Exercise task:
Quote the whole listing word for word, please.

Provided data:

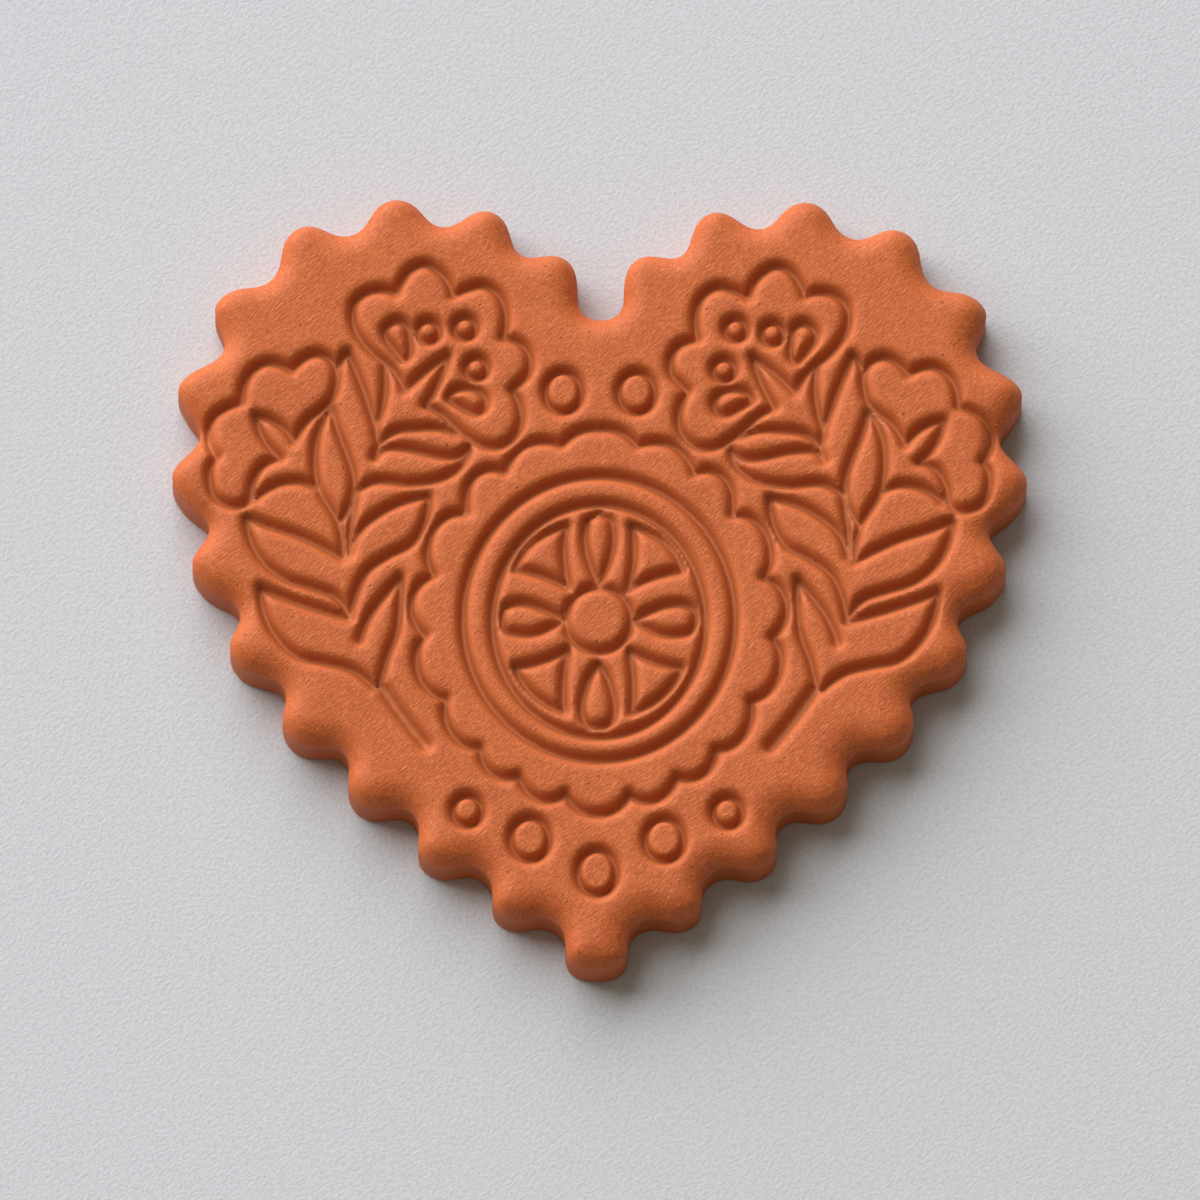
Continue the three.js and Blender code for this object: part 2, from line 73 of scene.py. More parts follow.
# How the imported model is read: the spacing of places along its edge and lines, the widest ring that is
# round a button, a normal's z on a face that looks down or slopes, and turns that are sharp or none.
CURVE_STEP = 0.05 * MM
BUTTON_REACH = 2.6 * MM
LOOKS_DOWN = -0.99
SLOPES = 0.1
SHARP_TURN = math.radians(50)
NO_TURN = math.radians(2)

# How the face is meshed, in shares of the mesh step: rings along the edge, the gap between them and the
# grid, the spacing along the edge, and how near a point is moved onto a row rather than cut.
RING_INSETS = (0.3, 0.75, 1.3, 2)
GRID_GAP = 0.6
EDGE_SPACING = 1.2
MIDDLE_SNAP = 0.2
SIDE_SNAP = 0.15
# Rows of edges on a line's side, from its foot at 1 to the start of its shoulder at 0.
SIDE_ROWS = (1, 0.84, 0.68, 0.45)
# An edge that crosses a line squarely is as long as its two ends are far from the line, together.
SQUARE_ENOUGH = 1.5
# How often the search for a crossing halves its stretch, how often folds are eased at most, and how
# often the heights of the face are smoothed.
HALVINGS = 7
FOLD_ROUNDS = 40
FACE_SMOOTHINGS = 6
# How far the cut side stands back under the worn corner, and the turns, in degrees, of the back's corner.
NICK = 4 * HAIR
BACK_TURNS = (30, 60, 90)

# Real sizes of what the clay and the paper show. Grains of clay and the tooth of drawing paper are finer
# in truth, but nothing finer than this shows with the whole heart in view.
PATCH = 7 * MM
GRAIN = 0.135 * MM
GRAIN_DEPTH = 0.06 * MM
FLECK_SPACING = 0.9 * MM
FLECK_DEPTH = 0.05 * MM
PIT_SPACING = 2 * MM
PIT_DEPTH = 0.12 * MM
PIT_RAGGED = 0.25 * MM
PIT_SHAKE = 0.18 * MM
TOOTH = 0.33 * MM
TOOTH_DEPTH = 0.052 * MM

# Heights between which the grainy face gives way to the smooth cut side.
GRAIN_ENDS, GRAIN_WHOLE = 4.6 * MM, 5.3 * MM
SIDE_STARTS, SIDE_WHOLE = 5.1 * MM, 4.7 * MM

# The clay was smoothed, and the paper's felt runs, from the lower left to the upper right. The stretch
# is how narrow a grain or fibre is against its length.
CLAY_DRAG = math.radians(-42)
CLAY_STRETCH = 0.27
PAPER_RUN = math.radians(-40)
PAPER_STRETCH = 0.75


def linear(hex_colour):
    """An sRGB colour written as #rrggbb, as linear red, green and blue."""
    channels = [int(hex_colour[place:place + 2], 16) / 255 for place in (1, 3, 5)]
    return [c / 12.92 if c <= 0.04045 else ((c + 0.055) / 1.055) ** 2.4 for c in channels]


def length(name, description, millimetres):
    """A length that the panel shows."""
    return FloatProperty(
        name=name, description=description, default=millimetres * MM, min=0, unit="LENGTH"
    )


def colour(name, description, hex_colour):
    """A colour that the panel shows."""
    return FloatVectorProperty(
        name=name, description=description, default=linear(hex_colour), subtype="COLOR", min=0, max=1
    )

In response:
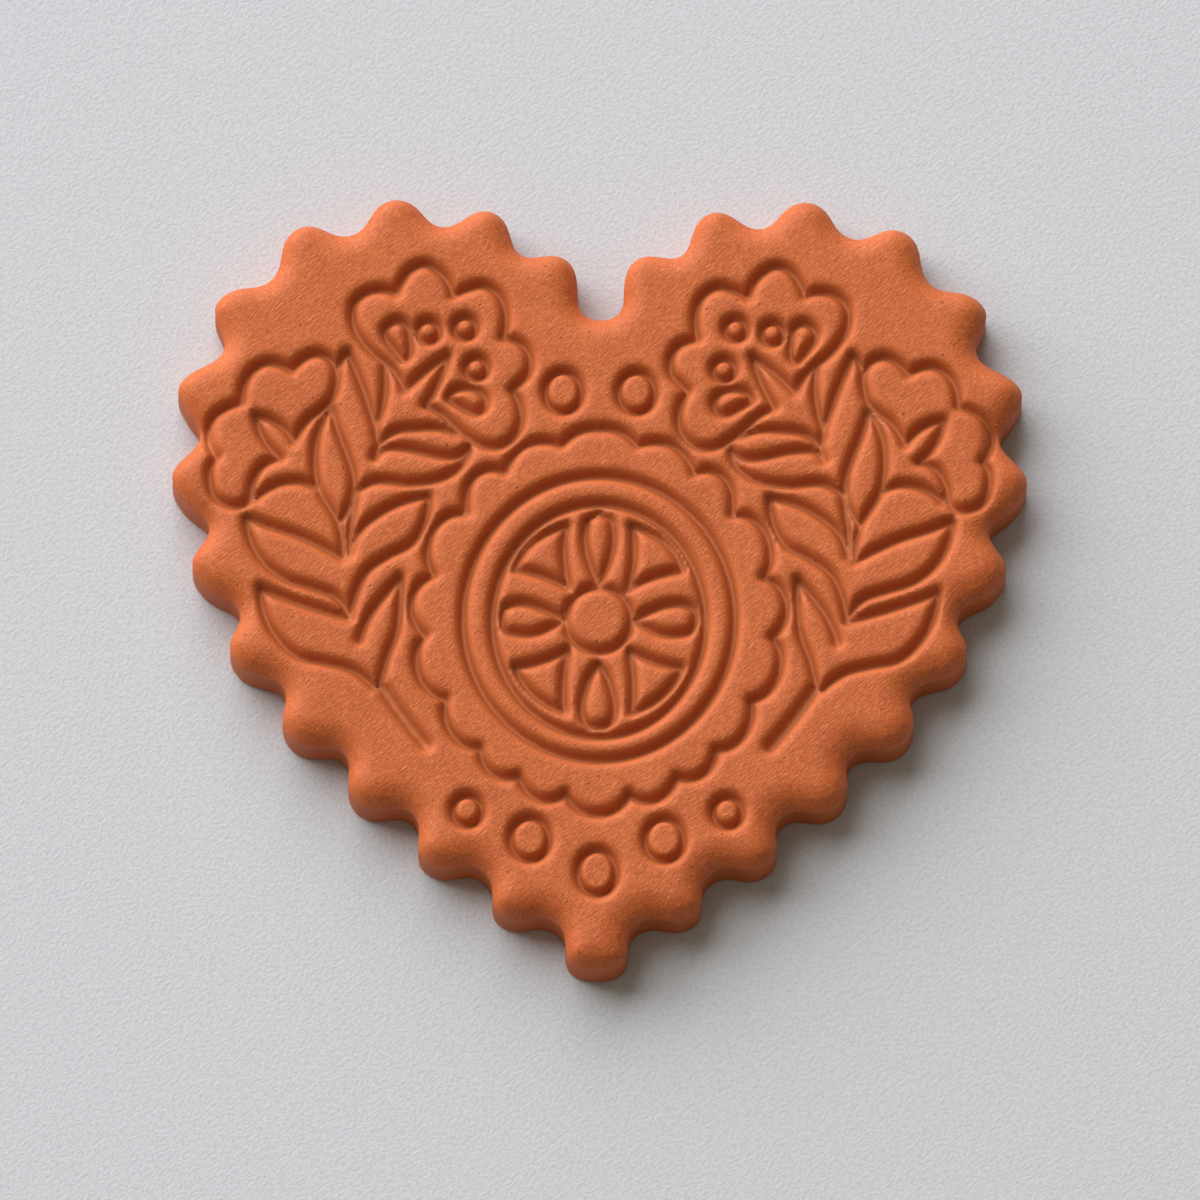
Continue the three.js and Blender code for this object: part 2, from line 73 of scene.py. More parts follow.
# How the imported model is read: the spacing of places along its edge and lines, the widest ring that is
# round a button, a normal's z on a face that looks down or slopes, and turns that are sharp or none.
CURVE_STEP = 0.05 * MM
BUTTON_REACH = 2.6 * MM
LOOKS_DOWN = -0.99
SLOPES = 0.1
SHARP_TURN = math.radians(50)
NO_TURN = math.radians(2)

# How the face is meshed, in shares of the mesh step: rings along the edge, the gap between them and the
# grid, the spacing along the edge, and how near a point is moved onto a row rather than cut.
RING_INSETS = (0.3, 0.75, 1.3, 2)
GRID_GAP = 0.6
EDGE_SPACING = 1.2
MIDDLE_SNAP = 0.2
SIDE_SNAP = 0.15
# Rows of edges on a line's side, from its foot at 1 to the start of its shoulder at 0.
SIDE_ROWS = (1, 0.84, 0.68, 0.45)
# An edge that crosses a line squarely is as long as its two ends are far from the line, together.
SQUARE_ENOUGH = 1.5
# How often the search for a crossing halves its stretch, how often folds are eased at most, and how
# often the heights of the face are smoothed.
HALVINGS = 7
FOLD_ROUNDS = 40
FACE_SMOOTHINGS = 6
# How far the cut side stands back under the worn corner, and the turns, in degrees, of the back's corner.
NICK = 4 * HAIR
BACK_TURNS = (30, 60, 90)

# Real sizes of what the clay and the paper show. Grains of clay and the tooth of drawing paper are finer
# in truth, but nothing finer than this shows with the whole heart in view.
PATCH = 7 * MM
GRAIN = 0.135 * MM
GRAIN_DEPTH = 0.06 * MM
FLECK_SPACING = 0.9 * MM
FLECK_DEPTH = 0.05 * MM
PIT_SPACING = 2 * MM
PIT_DEPTH = 0.12 * MM
PIT_RAGGED = 0.25 * MM
PIT_SHAKE = 0.18 * MM
TOOTH = 0.33 * MM
TOOTH_DEPTH = 0.052 * MM

# Heights between which the grainy face gives way to the smooth cut side.
GRAIN_ENDS, GRAIN_WHOLE = 4.6 * MM, 5.3 * MM
SIDE_STARTS, SIDE_WHOLE = 5.1 * MM, 4.7 * MM

# The clay was smoothed, and the paper's felt runs, from the lower left to the upper right. The stretch
# is how narrow a grain or fibre is against its length.
CLAY_DRAG = math.radians(-42)
CLAY_STRETCH = 0.27
PAPER_RUN = math.radians(-40)
PAPER_STRETCH = 0.75


def linear(hex_colour):
    """An sRGB colour written as #rrggbb, as linear red, green and blue."""
    channels = [int(hex_colour[place:place + 2], 16) / 255 for place in (1, 3, 5)]
    return [c / 12.92 if c <= 0.04045 else ((c + 0.055) / 1.055) ** 2.4 for c in channels]


def length(name, description, millimetres):
    """A length that the panel shows."""
    return FloatProperty(
        name=name, description=description, default=millimetres * MM, min=0, unit="LENGTH"
    )


def colour(name, description, hex_colour):
    """A colour that the panel shows."""
    return FloatVectorProperty(
        name=name, description=description, default=linear(hex_colour), subtype="COLOR", min=0, max=1
    )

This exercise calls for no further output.